An old friend sent Gordon Dickson's The Earth Lords. Has anyone here read it? It doesn't look like the kind of thing I would like.

Acquired Russell Kirk's Gothic novel Old House of Fear (which came up briefly on the Gothic thread) and his collected ghost stories, Ancestral Shadows.

Relating to a place in Oregon where I used to live: Jensen's Dealing with the Dead: Coos County Coroner's Office 1854 to 1962.

A Church Father who's been likened to Dante: The Harp of the Spirit: Poems of St. Ephrem the Syrian, translated by Sebastian Brock. Those of you who liked John Tavener's music during his Orthodox period might recognize Ephrem as the source of the text for Thunder Entered Her:

Thunder entered her
and made no sound:
there entered the shepherd of all
and in her He became
the Lamb, bleating as He comes forth.

(Merry Christmas!)

Nicholas Carr's The Shallows: What the Internet Is Doing to Our Brains

ERB's Tarzan the Terrible -- is this worth reading?

Wolfram von Eschenbach's Parzival

Lots more to come.
 
I think i have read Tarzan the Terrible. Merges into the stories of all the other Tarzans I have read, that is: effective and exciting pulp, which now has something of a historical interest. Do not expect literature.
 
An old friend sent Gordon Dickson's The Earth Lords. Has anyone here read it? It doesn't look like the kind of thing I would like.


I would be interested in your opinion if you do get round to reading it. I bought it couple of years ago but it's way down my stack of reading priorities.

It was suggested by Amazon or Google books when I was getting The Mount by Carol Emshwiller - related story type.

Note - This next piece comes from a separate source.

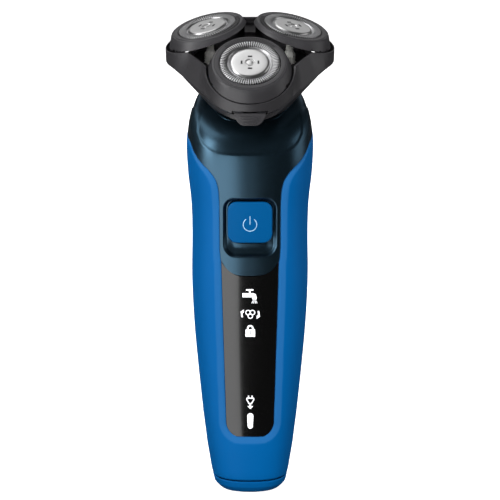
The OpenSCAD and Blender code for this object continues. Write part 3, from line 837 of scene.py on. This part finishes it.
def collar_point(k, angle, radius, depth):
    """A point round one collar, in metres, angle degrees round from its outermost side."""
    turn = math.radians(angle)
    point = petals[k] @ (Vector((radius * math.sin(turn), -radius * math.cos(turn), depth)) * MM)
    point.x += CORNER_REACH[k] * MM
    return point


def collar_gap(k, point):
    """How far a point lies outside the cone of one collar, in metres."""
    moved = point.copy()
    moved.x -= CORNER_REACH[k] * MM
    local = petals_back[k] @ moved
    reach = math.hypot(local.x, local.y)
    angle = math.degrees(math.atan2(local.x, -local.y))
    top = lip_depth(angle) * MM
    share = (top - local.z) / (top - WALL_FOOT * MM)
    return reach - (LIP_RADIUS + (WALL_RADIUS - LIP_RADIUS) * share) * MM


petals_back = [matrix.inverted() for matrix in petals]
cheeks = []
for k in range(3):
    after = (k + 1) % 3
    foot_a = collar_point(k, 60, WALL_RADIUS, WALL_FOOT)
    foot_b = collar_point(after, -60, WALL_RADIUS, WALL_FOOT)
    lip_a = collar_point(k, LIP_TURN, LIP_RADIUS, lip_depth(LIP_TURN))
    lip_b = collar_point(after, -LIP_TURN, LIP_RADIUS, lip_depth(LIP_TURN))
    outward = (foot_b - foot_a).cross((lip_a + lip_b - foot_a - foot_b) / 2).normalized()
    middle = (foot_a + foot_b) / 2
    if outward.dot(middle - HEAD_ORIGIN * MM) < 0:
        outward = -outward
    cheeks.append((middle, outward))


def along_foot(k, share, radius, depth, angle=60):
    """A point of the straight line between two neighbouring collars."""
    start, end = collar_point(k, angle, radius, depth), collar_point((k + 1) % 3, -angle, radius, depth)
    return start.lerp(end, share)


def wall_face(k, first, second, share, foot, top, soft):
    """The outer face between its foot and its top: a flat cheek with a fillet up each collar."""
    middle, outward = cheeks[k]
    base = foot.lerp(top, share)
    low_t, high_t = -4.0 * MM, 1.2 * MM
    for step in range(13):
        t = (low_t + high_t) / 2
        point = base + outward * t
        flat = (point - middle).dot(outward)
        round_gap = min(collar_gap(first, point), collar_gap(second, point))
        blend = max(soft - abs(flat - round_gap), 0) / soft if soft > 0 else 0
        if min(flat, round_gap) - blend * blend * soft / 4 > 0:
            high_t = t
        else:
            low_t = t
    return base + outward * (low_t + high_t) / 2


ARC_COLUMNS = 84
CHEEK_COLUMNS = 26
FACE_ROWS = 22
INSIDE = [(14.65, -6.6), (14.65, -9.0), (14.5, -11.0), (14.55, BEVEL_FOOT)]
UNDERSIDE = [(14.95, BEVEL_FOOT), (BEVEL_RADIUS, BEVEL_FOOT + 0.1), (15.2, BEVEL_FOOT + 0.3),
             (16.12, WALL_FOOT - 0.4), (16.26, WALL_FOOT - 0.15)]
columns = []
for k in range(3):
    for i in range(ARC_COLUMNS + CHEEK_COLUMNS):
        if i <= ARC_COLUMNS:
            columns.append((k, LIP_TURN * (2 * i / ARC_COLUMNS - 1), None))
        else:
            columns.append((k, None, (i - ARC_COLUMNS) / CHEEK_COLUMNS))


def frame_column(k, angle, share):
    """The loop of points of one column of the frame, from the foot up, over and down inside."""
    after, before = (k + 1) % 3, (k + 2) % 3
    if angle is not None and abs(angle) <= 60:
        foot = collar_point(k, angle, WALL_RADIUS, WALL_FOOT)
        top = collar_point(k, angle, LIP_RADIUS, lip_depth(angle))
        face = [foot.lerp(top, row / FACE_ROWS) for row in range(FACE_ROWS + 1)]
        inner = [(15.04, lip_depth(angle) + 0.02), (15.02, lip_depth(angle) - 0.6)] + INSIDE
        return face + [collar_point(k, angle, radius, depth) for radius, depth in inner + UNDERSIDE]
    if angle is not None:
        gap = k if angle > 0 else before
        part = (abs(angle) - 60) / (LIP_TURN - 60)
        line = CHEEK_SHARE * part if angle > 0 else 1 - CHEEK_SHARE * part
        top = collar_point(k, angle, LIP_RADIUS, lip_depth(angle))
        soft = FILLET * MM * blend_step(0.05, 0.6, part)
        lip = [collar_point(k, angle, 15.04, lip_depth(angle) + 0.02),
               collar_point(k, angle, 15.02, lip_depth(angle) - 0.6)]
    else:
        gap, line, soft = k, CHEEK_SHARE + (1 - 2 * CHEEK_SHARE) * share, FILLET * MM
        edge = lip_depth(LIP_TURN)
        top = collar_point(k, LIP_TURN, LIP_RADIUS, edge).lerp(
            collar_point(after, -LIP_TURN, LIP_RADIUS, edge), share)
        inward = -cheeks[k][1] * 0.55 * MM * math.sin(math.pi * share) ** 0.5
        lip = [along_foot(k, share, 15.04, edge + drop, LIP_TURN) + inward for drop in (0.06, -0.6)]
    foot = along_foot(gap, line, WALL_RADIUS, WALL_FOOT)
    face = [foot] + [wall_face(gap, gap, (gap + 1) % 3, row / FACE_ROWS, foot, top, soft)
                     for row in range(1, FACE_ROWS + 1)]
    return face + lip + [along_foot(gap, line, radius, depth) for radius, depth in INSIDE + UNDERSIDE]


loops = [frame_column(*column) for column in columns]
bm = bmesh.new()
bmesh.ops.create_grid(bm, x_segments=len(loops), y_segments=len(loops[0]), size=0.5)
for vert in bm.verts:
    column = round((vert.co.x + 0.5) * len(loops)) % len(loops)
    vert.co = loops[column][round((vert.co.y + 0.5) * len(loops[0])) % len(loops[0])]
    if abs(vert.co.x) < 5.95 * MM and vert.co.z < 145.6 * MM and vert.co.y < -24.4 * MM:
        vert.co.y = -24.4 * MM
bmesh.ops.remove_doubles(bm, verts=bm.verts[:], dist=1e-7)
bmesh.ops.recalc_face_normals(bm, faces=bm.faces[:])
CHARCOAL = (0.034, 0.033, 0.036)
charcoal_plastic = finish("charcoal_plastic", moulded(CHARCOAL, 0.4, 0.2, 3000, 0.05, 0.04),
                          Specular_IOR_Level=0.5)
settle("head_frame_wall", bm, charcoal_plastic, "lid", "charcoal", "head_frame", flat=40)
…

I really must (one day) read it. Trouble is I've about two hundred unread books and about three hundred unread ebooks . can't resist bargains!
 
Just now I'm getting swamped by books: some I have bought, some were given to me by a bookish contact in the Seattle area, some are coming from another bookish contact, in Philadelphia, and a bunch were inherited.

An old friend sent Gordon Dickson's The Earth Lords. Has anyone here read it? It doesn't look like the kind of thing I would like.

Acquired Russell Kirk's Gothic novel Old House of Fear (which came up briefly on the Gothic thread) and his collected ghost stories, Ancestral Shadows.

Relating to a place in Oregon where I used to live: Jensen's Dealing with the Dead: Coos County Coroner's Office 1854 to 1962.

A Church Father who's been likened to Dante: The Harp of the Spirit: Poems of St. Ephrem the Syrian, translated by Sebastian Brock. Those of you who liked John Tavener's music during his Orthodox period might recognize Ephrem as the source of the text for Thunder Entered Her:

Thunder entered her
and made no sound:
there entered the shepherd of all
and in her He became
the Lamb, bleating as He comes forth.

(Merry Christmas!)

Nicholas Carr's The Shallows: What the Internet Is Doing to Our Brains

ERB's Tarzan the Terrible -- is this worth reading?

Wolfram von Eschenbach's Parzival

Lots more to come.

Wow! Guess you're staying home for the holidays, huh?
 
Today I found

Gloriana
and
The Von Bek Trilogy

Both by Michael Moorcock

Can anyone tell me if these are standalone. I don’t know a lot about Moorcock except that he wrote loads of interconnected books.

Can I just start reading these two or not?